Pmea_shortstack_results <- read.csv("../output/13.2.1-Pmea-sRNAseq-ShortStack-31bp-fastp-merged-cnidarian_miRBase/ShortStack_out/Results.txt", sep="\t")
# Reads identified as miRNAs (but not necessarily known)
Pmea_shortstack_results %>%
filter(MIRNA == "Y") %>%
mutate(known_miRNAs = str_sub(known_miRNAs, 1, 40)) %>%
mutate(Locus = str_sub(Locus, 20, 40)) %>%
ggplot(aes(x = reorder(Locus, Reads), y = Reads, fill = known_miRNAs)) +
geom_bar(stat = "identity", position = "dodge") +
geom_text(aes(label = Reads), vjust = -0.5, position = position_dodge(width = -0.5), color = "black", size = 2.5, angle = 90) +
labs(x = "miRNA", y = "Read count",
title = "Reads identified by ShortStack as miRNAs",
fill = "Annotation") +
theme(axis.text.x = element_blank(),
axis.ticks.x = element_blank())
ggsave("../output/13.2.1-Pmea-sRNAseq-ShortStack-31bp-fastp-merged-cnidarian_miRBase/figures/Pmea_ShortStack_miRNA_histogram.png", width = 12, height = 7, units = "in")

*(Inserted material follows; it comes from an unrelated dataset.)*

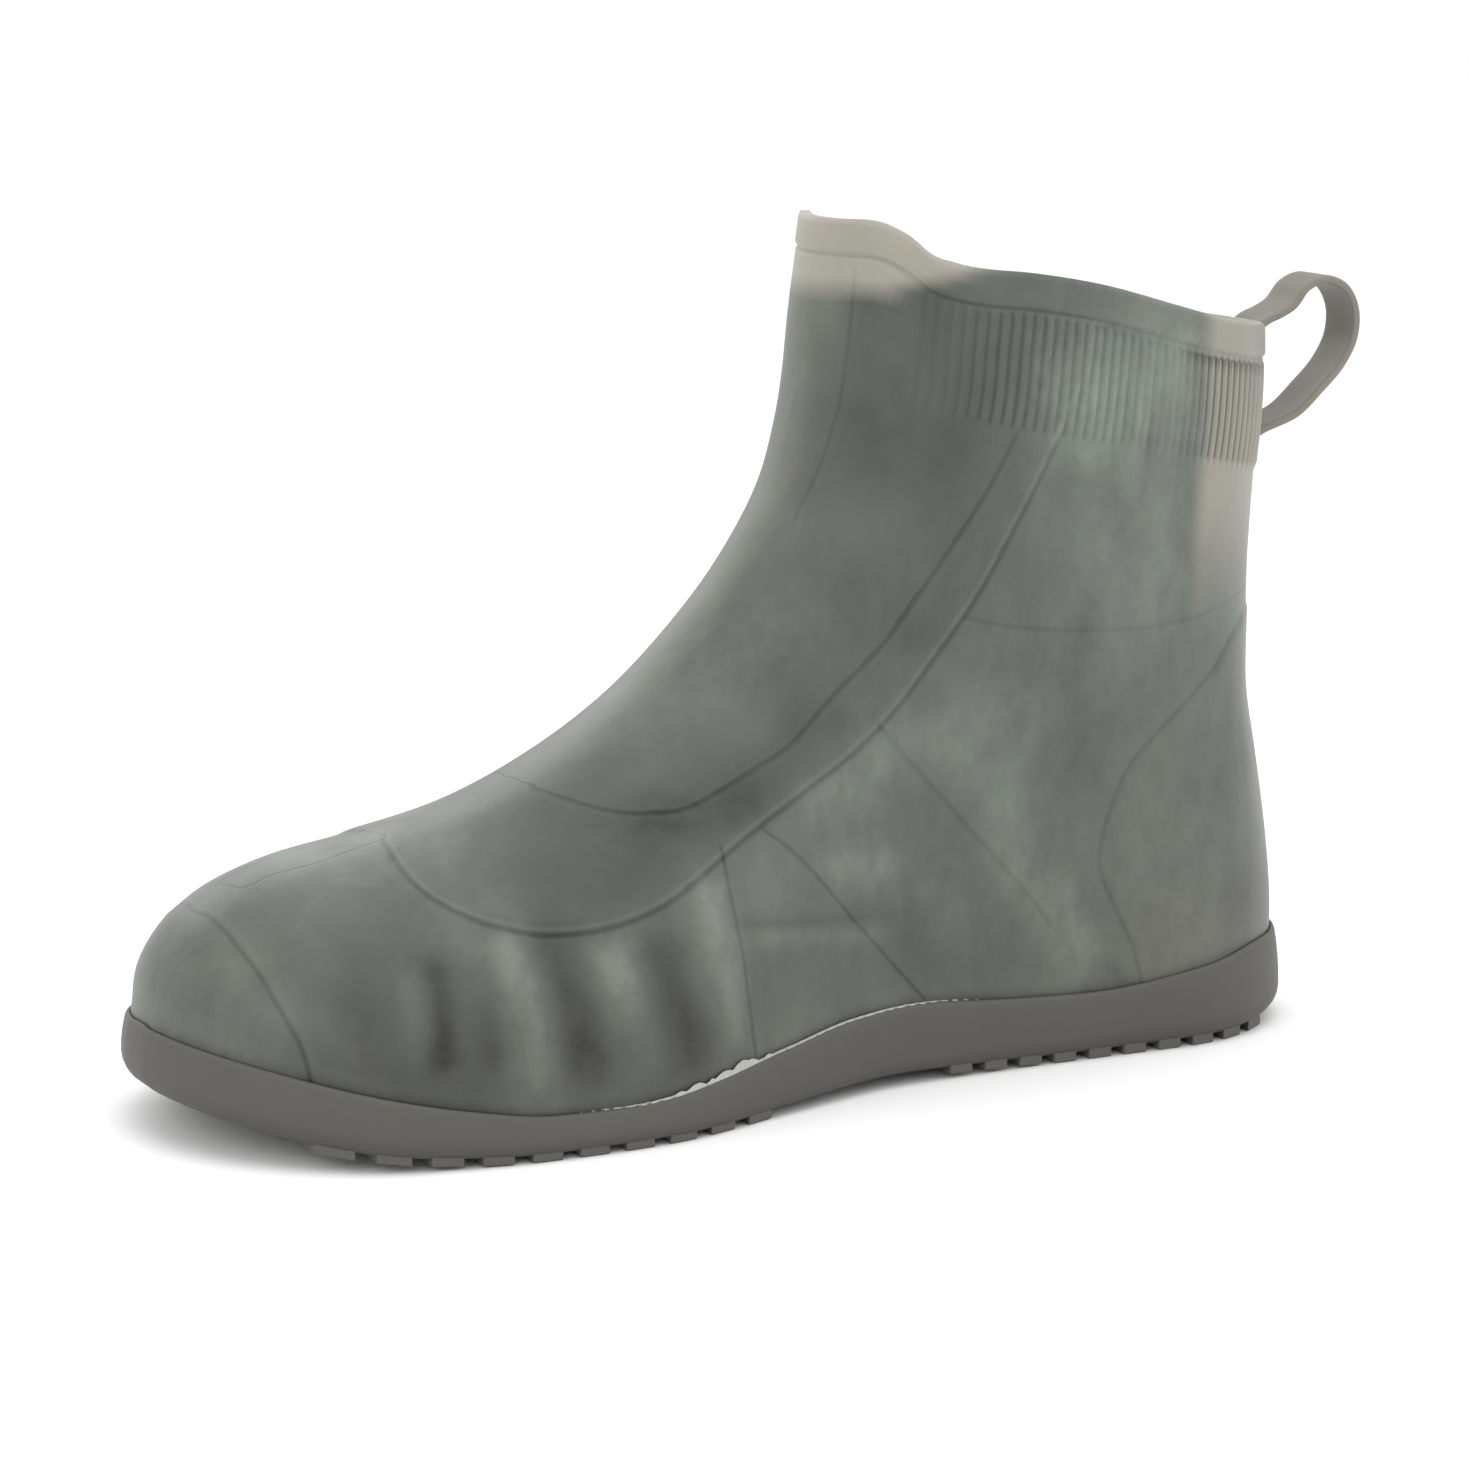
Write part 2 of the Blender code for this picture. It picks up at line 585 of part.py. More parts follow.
def ladder(bm, verts):
    """Close a ring that mirrors across its first point with a row of faces."""
    count = len(verts)
    half = count // 2
    for k in range(half):
        a, b = verts[k], verts[k + 1]
        c, d = verts[(count - k - 1) % count], verts[(count - k) % count]
        corner = [v for i, v in enumerate((a, b, c, d)) if v not in (a, b, c, d)[:i]]
        bm.faces.new(corner)


def make_sole():
    """The cup of the sole with its foxing, toe spring, arch and tread lugs."""
    edge, outward, top = plan_edge()
    x = edge[:, 0]
    under = read_table(SOLE_LEVEL, 1, x)
    floor = read_table(SOLE_LEVEL, 2, x)
    radius = read_table(SOLE_LEVEL, 3, x)
    bulge = read_table(SOLE_BULGE, 1, x)
    rings = [
        sole_ring(edge, outward, -FLOOR_INSET, column=2),
        sole_ring(edge, outward, LIP_GAP, floor),
        sole_ring(edge, outward, LIP_GAP, top),
        sole_ring(edge, outward, LIP_WALL, top + LIP_CREST),
        sole_ring(edge, outward, LIP_GAP + LIP_WALL, top - LIP_SHOULDER),
        sole_ring(edge, outward, bulge * FOXING_OUT, under + radius + (top - under - radius) * FOXING_UP),
        sole_ring(edge, outward, bulge, under + radius),
    ]
    for turn in EDGE_TURNS:
        c, s = math.cos(math.radians(turn)), math.sin(math.radians(turn))
        rings.append(sole_ring(edge, outward, bulge - radius * (1 - c), under + radius * (1 - s)))
    rings.append(sole_ring(edge, outward, bulge - radius * EDGE_FOOT, column=1))
    rings.append(sole_ring(edge, outward, -UNDER_INSET, column=1))
    bm = bmesh.new()
    loops = [[bm.verts.new(p) for p in ring] for ring in rings]
    shares = np.linspace(0, 2, len(edge), endpoint=False)
    for low, high in zip(loops, loops[1:]):
        bridge(low, shares, high, shares, bm)
    ladder(bm, loops[0])
    ladder(bm, loops[-1])
    return link("outsole", bm, SOLE_GREY)


def outline_reach(x):
    """How far the lugs reach to the outer and the inner side at a station."""
    edge, outward, _ = plan_edge()
    radius = read_table(SOLE_LEVEL, 3, edge[:, 0])
    bulge = read_table(SOLE_BULGE, 1, edge[:, 0])
    flat = edge + outward * (bulge - radius * LUG_SETBACK)[:, None]
    half = len(flat) // 2
    outer = flat[:half + 1][::-1]
    inner = np.vstack([flat[half:], flat[:1]])
    return np.interp(x, outer[:, 0], outer[:, 1]), np.interp(x, inner[:, 0], inner[:, 1])


def make_lugs():
    """All the lugs of the tread as one set of blocks, rooted in the sole."""
    bm = bmesh.new()
    for _, first, last, count, length in LUG_ROWS:
        for centre in np.linspace(first, last, count):
            ends = (centre - length / 2, centre + length / 2)
            outer, inner = zip(*(outline_reach(x) for x in ends))
            for part in range(LUG_SPLITS):
                corners = []
                for level in (LUG_ROOT, -LUG_DEPTH):
                    for x, high, low in zip(ends, outer, inner):
                        span = (high - low - LUG_CHANNEL * (LUG_SPLITS - 1)) / LUG_SPLITS
                        y0 = low + part * (span + LUG_CHANNEL)
                        z = float(read_table(SOLE_LEVEL, 1, x)) + level
                        corners.append([(x, y0, z), (x, y0 + span, z)])
                box = [bm.verts.new(p) for pair in corners for p in pair]
                for face in ((0, 1, 3, 2), (4, 6, 7, 5), (0, 4, 5, 1), (2, 3, 7, 6), (0, 2, 6, 4), (1, 5, 7, 3)):
                    bm.faces.new([box[i] for i in face])
    return as_cutter("lug_blocks", bm)


def back_curve(z, y):
    """How far forward the collar's back has curved at a distance from the middle."""
    x_back = float(np.interp(z, BACK_LINE[:, 1], BACK_LINE[:, 0]))
    xs = np.linspace(x_back, x_back + BACK_DEPTH, POINTS_A_BORDER)
    widths = half_width(xs, np.full(POINTS_A_BORDER, z), 1)
    return float(np.interp(abs(y), widths, xs)) - x_back


def make_loop():
    """The pull loop: a strap that leaves the collar's back, turns over and comes down to it."""
    path = np.array(LOOP_PATH)
    offset = LOOP_GAP + LOOP_THICK / 2
    for land, rows in LOOP_LANDS.items():
        proud = RIM_STEP if land == "upper" else 0.0
        for row in rows:
            path[row, 0] = np.interp(path[row, 1], BACK_LINE[:, 1], BACK_LINE[:, 0]) - offset - proud
    for row in range(len(path)):
        if not any(row in rows for rows in LOOP_LANDS.values()):
            path[row, 0] = path[row, 0] + LOOP_LEAD
    path[:, 2] = path[:, 2] * LOOP_WIDTH
    line = smooth_line(path, LOOP_ROWS)
    line[:, 2] = np.clip(line[:, 2] / LOOP_WIDTH, 0, 1)
    across = np.linspace(-LOOP_WIDTH / 2, LOOP_WIDTH / 2, LOOP_COLUMNS)
    bm = bmesh.new()
    grid = []
    for x, z, share in line:
        grid.append([bm.verts.new((x + share * back_curve(z, y), y, z)) for y in across])
    for low, high in zip(grid, grid[1:]):
        for k in range(len(across) - 1):
            bm.faces.new((low[k], low[k + 1], high[k + 1], high[k]))
    loop = link("pull_loop", bm, PALE, 50.0)
    thick = loop.modifiers.new("thickness", "SOLIDIFY")
    thick.thickness = LOOP_THICK
    thick.offset = 0.0
    thick.use_even_offset = True
    soft = loop.modifiers.new("edges", "BEVEL")
    soft.width = LOOP_EDGE
    soft.segments = 1
    soft.limit_method = "ANGLE"
    soft.angle_limit = math.radians(60)
    bpy.context.view_layer.objects.active = loop
    for modifier in ("thickness", "edges"):
        with bpy.context.temp_override(object=loop, active_object=loop, selected_objects=[loop]):
            bpy.ops.object.modifier_apply(modifier=modifier)
    smooth(loop, 50.0)
    return loop


def set_origin(pieces):
    """Put the origin on the floor under the middle of the whole overshoe."""
    points = np.vstack([[v.co[:] for v in piece.data.vertices] for piece in pieces])
    low, high = points.min(0), points.max(0)
    shift = (-(low[0] + high[0]) / 2, -(low[1] + high[1]) / 2, -low[2])
    for piece in pieces:
        piece.data.transform(Matrix.Translation(shift))


def main():
    """Build every piece."""
    clear_scene()
    upper = make_upper()
    join_overlays(upper)
    sole = make_sole()
    lugs = make_lugs()
    apply_boolean(sole, lugs, "UNION")
    smooth(sole, 35.0)
    set_origin([upper, sole, make_loop()])


main()
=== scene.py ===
"""Rubber overshoe for the left foot: its looks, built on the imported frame.

Tables of the side view measure x from the back of the heel and z from the floor, in metres.
"""

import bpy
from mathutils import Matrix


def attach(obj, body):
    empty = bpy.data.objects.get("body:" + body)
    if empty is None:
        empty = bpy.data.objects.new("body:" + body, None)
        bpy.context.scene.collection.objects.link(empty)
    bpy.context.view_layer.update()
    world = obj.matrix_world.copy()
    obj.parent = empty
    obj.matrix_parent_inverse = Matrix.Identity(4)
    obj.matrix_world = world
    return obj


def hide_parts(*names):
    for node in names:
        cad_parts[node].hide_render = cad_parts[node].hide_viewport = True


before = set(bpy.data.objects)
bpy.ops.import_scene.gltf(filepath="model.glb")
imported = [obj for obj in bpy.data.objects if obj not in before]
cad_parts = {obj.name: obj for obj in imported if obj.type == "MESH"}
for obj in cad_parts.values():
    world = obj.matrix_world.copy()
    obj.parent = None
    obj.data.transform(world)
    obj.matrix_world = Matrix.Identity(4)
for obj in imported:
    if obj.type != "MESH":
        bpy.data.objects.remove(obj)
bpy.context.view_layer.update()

import math

import bpy
import numpy as np
from bpy.props import FloatProperty, FloatVectorProperty, IntProperty
from mathutils import Vector

bl_info = {
    "name": "Rubber overshoe",
    "version": (1, 0, 0),
    "blender": (4, 5, 0),
    "location": "3D View > Sidebar > Overshoe",
    "description": "Moulded rubber overshoe with a ribbed collar, a cup sole and a pull loop",
    "category": "Object",
}

# Where the tables' zero lies in the frame
TABLE_ZERO = np.array([-0.13932, -0.00141, 0.0])

# Front of the side outline from toe tip to tab: x, z
RIDGE = [
    (0.2965, 0.0260), (0.2950, 0.0360), (0.2895, 0.0455), (0.2800, 0.0540), (0.2640, 0.0605),
    (0.2410, 0.0650), (0.2190, 0.0703), (0.1985, 0.0797), (0.1805, 0.0915), (0.1645, 0.1062),
    (0.1508, 0.1218), (0.1400, 0.1390), (0.1355, 0.1530),
]
# Front of the collar, from the foot of the ribs to the top of the tab: x, z
TAB_FRONT = [
    (0.1355, 0.1530), (0.1334, 0.1640), (0.1318, 0.1780), (0.1300, 0.1900), (0.1282, 0.2015),
]
# Back of the side outline from the heel up to the foot of the ribs: x, z
BACK = [
    (0.0050, 0.0225), (0.0052, 0.0320), (0.0070, 0.0480), (0.0100, 0.0660), (0.0127, 0.0820),
    (0.0128, 0.1050), (0.0125, 0.1200), (0.0117, 0.1355),
]
# Back of the collar: x, z
COLLAR_BACK = [(0.0117, 0.1355), (0.0106, 0.1480), (0.0102, 0.1600), (0.0106, 0.1720)]
# Foot of the ribbed band, from front to back: x, z
BAND_FOOT = [
    (0.1355, 0.1530), (0.1270, 0.1556), (0.1125, 0.1556), (0.0954, 0.1519), (0.0582, 0.1450),
    (0.0272, 0.1387), (0.0117, 0.1355),
]
# Top edge of the rim, from the tab to the back: x, z
RIM_TOP = [
    (0.1282, 0.2015), (0.1225, 0.2013), (0.1180, 0.1985), (0.1136, 0.1940), (0.1060, 0.1915),
    (0.0920, 0.1898), (0.0760, 0.1868), (0.0557, 0.1812), (0.0420, 0.1776), (0.0240, 0.1740),
    (0.0106, 0.1720),
]
# Line where the upper goes into the sole: x, z
FEATHER = [
    (0.000, 0.0225), (0.020, 0.0225), (0.040, 0.0195), (0.070, 0.0165), (0.095, 0.0175),
    (0.120, 0.0192), (0.140, 0.0183), (0.160, 0.0152), (0.180, 0.0120), (0.205, 0.0094),
    (0.222, 0.0097), (0.240, 0.0122), (0.260, 0.0165), (0.280, 0.0215), (0.300, 0.0265),
]
# Plan of the foot: x, half-width of the outer side, half-width of the inner side, middle line
FOOT_PLAN = [
    (0.000, 0.0350, 0.0350, 0.0000), (0.045, 0.0355, 0.0355, 0.0000),
    (0.085, 0.0350, 0.0330, 0.0000), (0.120, 0.0355, 0.0310, 0.0000),
    (0.160, 0.0445, 0.0390, 0.0000), (0.195, 0.0535, 0.0455, 0.0000),
    (0.225, 0.0545, 0.0480, -0.0010), (0.255, 0.0520, 0.0485, -0.0030),
    (0.300, 0.0450, 0.0470, -0.0060),
]
# Shaft: z, half-width on both sides
SHAFT_WIDTH = [
    (0.020, 0.0360), (0.060, 0.0375), (0.090, 0.0385), (0.120, 0.0400), (0.150, 0.0420),
    (0.205, 0.0440),
]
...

# Reads matched in the reference db (but not necessarily identified as miRNA)
Pmea_shortstack_results %>%
filter(!is.na(known_miRNAs)) %>%
mutate(known_miRNAs = str_sub(known_miRNAs, 1, 40)) %>%
mutate(Locus = str_sub(Locus, 20, 40)) %>%
ggplot(aes(x = reorder(Locus, Reads), y = Reads, fill = MIRNA)) +
geom_bar(stat = "identity", position = "dodge") +
geom_text(aes(label = Reads), vjust = 0.5, position = position_dodge(width = -0.5), color = "black", size = 2.5, angle = 90) +
labs(x = "miRNA", y = "Read count",
title = "Reads with miRBase+cnidarian database matches",
fill = "Identified as miRNA?") +
theme(axis.text.x = element_blank(),
axis.ticks.x = element_blank())
ggsave("../output/13.2.1-Pmea-sRNAseq-ShortStack-31bp-fastp-merged-cnidarian_miRBase/figures/Pmea_ShortStack_dbmatch_histogram.png", width = 12, height = 7, units = "in")

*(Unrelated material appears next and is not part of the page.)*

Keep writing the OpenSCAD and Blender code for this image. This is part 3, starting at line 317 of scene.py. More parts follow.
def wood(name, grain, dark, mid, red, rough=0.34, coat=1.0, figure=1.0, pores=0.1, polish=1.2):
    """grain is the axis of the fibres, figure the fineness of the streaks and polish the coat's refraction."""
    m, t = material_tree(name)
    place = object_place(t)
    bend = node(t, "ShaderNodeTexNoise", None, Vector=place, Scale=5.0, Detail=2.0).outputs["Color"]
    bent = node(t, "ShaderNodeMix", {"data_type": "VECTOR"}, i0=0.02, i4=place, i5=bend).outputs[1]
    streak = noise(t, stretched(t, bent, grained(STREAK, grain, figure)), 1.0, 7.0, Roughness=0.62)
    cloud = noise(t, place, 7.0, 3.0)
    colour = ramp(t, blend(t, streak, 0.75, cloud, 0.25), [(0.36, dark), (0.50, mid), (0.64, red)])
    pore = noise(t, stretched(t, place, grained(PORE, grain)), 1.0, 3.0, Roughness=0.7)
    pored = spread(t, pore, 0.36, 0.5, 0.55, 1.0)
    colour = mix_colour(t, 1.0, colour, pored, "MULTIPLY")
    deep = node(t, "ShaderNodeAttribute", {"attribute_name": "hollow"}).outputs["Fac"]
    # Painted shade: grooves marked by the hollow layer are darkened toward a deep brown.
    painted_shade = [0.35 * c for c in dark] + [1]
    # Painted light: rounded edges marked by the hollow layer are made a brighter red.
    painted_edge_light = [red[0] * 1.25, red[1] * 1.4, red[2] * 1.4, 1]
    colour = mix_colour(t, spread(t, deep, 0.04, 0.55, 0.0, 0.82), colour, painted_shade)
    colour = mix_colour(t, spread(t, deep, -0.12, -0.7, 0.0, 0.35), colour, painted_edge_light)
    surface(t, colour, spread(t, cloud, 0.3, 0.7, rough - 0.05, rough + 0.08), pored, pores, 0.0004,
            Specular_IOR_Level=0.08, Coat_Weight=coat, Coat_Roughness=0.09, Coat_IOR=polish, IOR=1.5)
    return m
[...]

There’s one miRNA with a very high read count, and it’s making visualization of the rest difficult. Let’s remove it and retry visualizing the rest.

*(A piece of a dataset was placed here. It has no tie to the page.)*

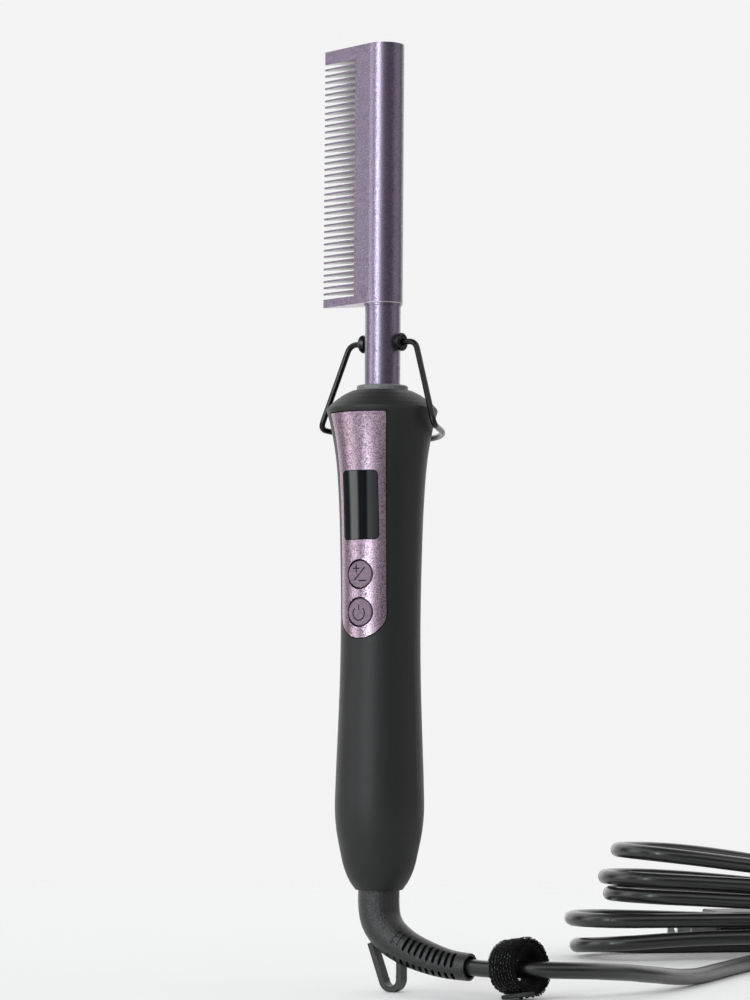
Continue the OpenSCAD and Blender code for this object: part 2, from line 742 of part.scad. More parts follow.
// Moulded plug: a blunt block with finger grooves and a tapered sleeve round the cord.
module plug_body() {
    color("#161617") in_hank_frame() translate([0, plug_y, plug_z]) difference() {
        union() {
            translate([plug_back, 0, 0]) rotate([0, -90, 0])
                cylinder(h = sleeve_len + 0.2, r1 = 3.6, r2 = 5.4);
            translate([plug_front, 0, 0]) rotate([0, 0, 90])
                rounded_block(block_w, block_h, 3, -plug_len, 0);
        }
        for (side = [-1, 1], k = [0 : groove_count - 1]) {
            translate([plug_front + 9 + groove_pitch * k, side * (block_w / 2 + 0.2), -block_h])
                cylinder(h = 2 * block_h, r = 0.9);
        }
        for (side = [-1, 1], k = [0 : groove_count - 1]) {
            translate([plug_back - 5 - sleeve_slot_pitch * k, 0, side * 5])
                cube([1.2, 8, 2.4], center = true);
        }
        for (side = [-1, 1]) {
            translate([plug_front - 1, side * blade_gap / 2 - blade_t / 2, -blade_w / 2])
                cube([blade_socket + 1, blade_t, blade_w]);
        }
    }
}

module plug_blades() {
    color("#c8a860") in_hank_frame() translate([plug_front, plug_y, plug_z])
        for (side = [-1, 1]) translate([0, side * blade_gap / 2, 0]) difference() {
            translate([-blade_len, -blade_t / 2, -blade_w / 2])
                cube([blade_len + blade_socket, blade_t, blade_w]);
            translate([-blade_hole_x, 0, 0]) rotate([90, 0, 0])
                cylinder(h = 4, r = blade_hole_r, center = true);
        }
}

// A band of hook-and-loop strap, wound to a ring round the cord. It leans on the edge of its end
// next to the elbow, so that the other end is a little higher.
tie_wall = 2.9;
tie_x = 53.4;
tie_y = 1.2;
tie_heading = -11;
tie_lean = 10;
tie_z = tie_d / 2 * cos(tie_lean) + tie_w / 2 * sin(tie_lean);
module hook_loop_tie() {
    color("#0c0c0d") on_axis() translate([tie_x, tie_y, tie_z])
        rotate([0, 90 - tie_lean, tie_heading]) difference() {
            cylinder(h = tie_w, d = tie_d, center = true);
            cylinder(h = tie_w + 2, d = tie_d - 2 * tie_wall, center = true);
        }
}

comb_head();
heater_element();
heater_shoes();
temperature_sensor();
heater_leads();
sensor_leads();
neck_tube();
neck_collar();
pivot_bosses();
stand_wire();
handle_shell();
control_panel();
display_window();
lcd_module();
circuit_board();
board_parts();
board_carrier();
carrier_screws();
tact_switches();
temperature_button();
temperature_plunger();
power_button();
power_plunger();
contact_block();
contact_springs();
mains_leads();
strain_relief();
swivel_clip();
swivel_contacts();
cord_tube();
cord_hank();
cord_tail();
plug_body();
plug_blades();
hook_loop_tie();
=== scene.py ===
import json
import random
from math import cos, pi, radians, sin

import bpy
from mathutils import Matrix, Vector


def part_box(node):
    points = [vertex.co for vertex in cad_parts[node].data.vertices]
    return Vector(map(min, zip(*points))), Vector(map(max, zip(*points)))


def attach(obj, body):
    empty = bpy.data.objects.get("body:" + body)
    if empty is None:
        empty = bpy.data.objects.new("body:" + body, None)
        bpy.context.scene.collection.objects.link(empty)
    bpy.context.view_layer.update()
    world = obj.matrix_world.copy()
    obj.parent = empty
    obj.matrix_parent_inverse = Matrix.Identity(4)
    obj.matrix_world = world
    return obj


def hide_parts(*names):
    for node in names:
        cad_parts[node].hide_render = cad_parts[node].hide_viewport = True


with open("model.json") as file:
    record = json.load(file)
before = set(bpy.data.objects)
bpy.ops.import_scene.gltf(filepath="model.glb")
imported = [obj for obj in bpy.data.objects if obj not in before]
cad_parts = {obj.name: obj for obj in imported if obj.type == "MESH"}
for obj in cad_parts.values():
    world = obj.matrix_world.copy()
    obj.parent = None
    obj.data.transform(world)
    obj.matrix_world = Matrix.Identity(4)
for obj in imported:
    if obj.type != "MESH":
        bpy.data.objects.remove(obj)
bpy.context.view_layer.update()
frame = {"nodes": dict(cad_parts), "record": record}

NODES = frame["nodes"]

# Sizes and places are in millimetres and MM turns them into metres. What is in metres says so.
MM = 0.001
# The upright axis of handle, neck and barrel, in metres in the row frame.
AXIS_X = -5.9 * MM
AXIS_Y = -1.3 * MM


def on_axis(x, y, z):
    """A point given in millimetres from the handle's axis, in the row frame in metres."""
    return Vector((AXIS_X + x * MM, AXIS_Y + y * MM, z * MM))


# ---- Camera: distances in metres, lens and film in millimetres ----

CAMERA_AZIMUTH = radians(33)
CAMERA_DISTANCE = 1.0667
CAMERA_HEIGHT = 0.096
CAMERA_PITCH = radians(3.58)
CAMERA_ROLL = radians(0.4)
CAMERA_PAN = radians(0.118)
FOCAL_LENGTH = 115.2
FILM_WIDTH = 36
FARTHEST_SEEN = 50
AWAY = Vector((-sin(CAMERA_AZIMUTH), cos(CAMERA_AZIMUTH), 0))


def add_camera():
    data = bpy.data.cameras.new("camera")
    data.lens = FOCAL_LENGTH
    data.sensor_width = FILM_WIDTH
    data.clip_end = FARTHEST_SEEN
    camera = bpy.data.objects.new("camera", data)
    bpy.context.scene.collection.objects.link(camera)
    turn = Matrix.Rotation(CAMERA_AZIMUTH + CAMERA_PAN, 4, "Z")
    tilt = Matrix.Rotation(pi / 2 + CAMERA_PITCH, 4, "X")
    roll = Matrix.Rotation(CAMERA_ROLL, 4, "Z")
    place = on_axis(0, 0, 0) - AWAY * CAMERA_DISTANCE + Vector((0, 0, CAMERA_HEIGHT))
    camera.matrix_world = Matrix.Translation(place) @ turn @ tilt @ roll
    bpy.context.scene.camera = camera


# ---- Mesh and curve helpers ----

def new_object(name, data):
    obj = bpy.data.objects.new(name, data)
    bpy.context.scene.collection.objects.link(obj)
    return obj


def mesh_object(name, points, faces, smooth=True):
    mesh = bpy.data.meshes.new(name)
    mesh.from_pydata([tuple(p) for p in points], [], faces)
    mesh.polygons.foreach_set("use_smooth", [smooth] * len(faces))
    mesh.update()
    return new_object(name, mesh)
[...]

# Reads identified as miRNAs (but not necessarily known)
Pmea_shortstack_results %>%
filter(MIRNA == "Y") %>%
filter(Reads < 200000) %>%
mutate(known_miRNAs = str_sub(known_miRNAs, 1, 40)) %>%
mutate(Locus = str_sub(Locus, 20, 40)) %>%
ggplot(aes(x = reorder(Locus, Reads), y = Reads, fill = known_miRNAs)) +
geom_bar(stat = "identity", position = "dodge") +
geom_text(aes(label = Reads), vjust = 0.5, hjust = 0, color = "black", size = 2.5, angle = 90) +
labs(x = "miRNA", y = "Read count",
title = "Reads identified by ShortStack as miRNAs",
fill = "Annotation") +
theme(axis.text.x = element_blank(),
axis.ticks.x = element_blank())
ggsave("../output/13.2.1-Pmea-sRNAseq-ShortStack-31bp-fastp-merged-cnidarian_miRBase/figures/Pmea_ShortStack_miRNA_histogram_reduced.png", width = 12, height = 7, units = "in")
# Make list
mirnas <- Pmea_shortstack_results %>% filter(MIRNA == "Y") %>% pull(Locus)
matches <- Pmea_shortstack_results %>% filter(!is.na(known_miRNAs)) %>% pull(Locus)
Pmea_shortstack_vennlist <- list(
"Identified as miRNA" = mirnas,
"Database match" = matches
)
# Make venn diagrams
ggvenn(Pmea_shortstack_vennlist)
ggsave("../output/13.2.1-Pmea-sRNAseq-ShortStack-31bp-fastp-merged-cnidarian_miRBase/figures/Pmea_ShortStack_venn.png", width = 12, height = 7, units = "in")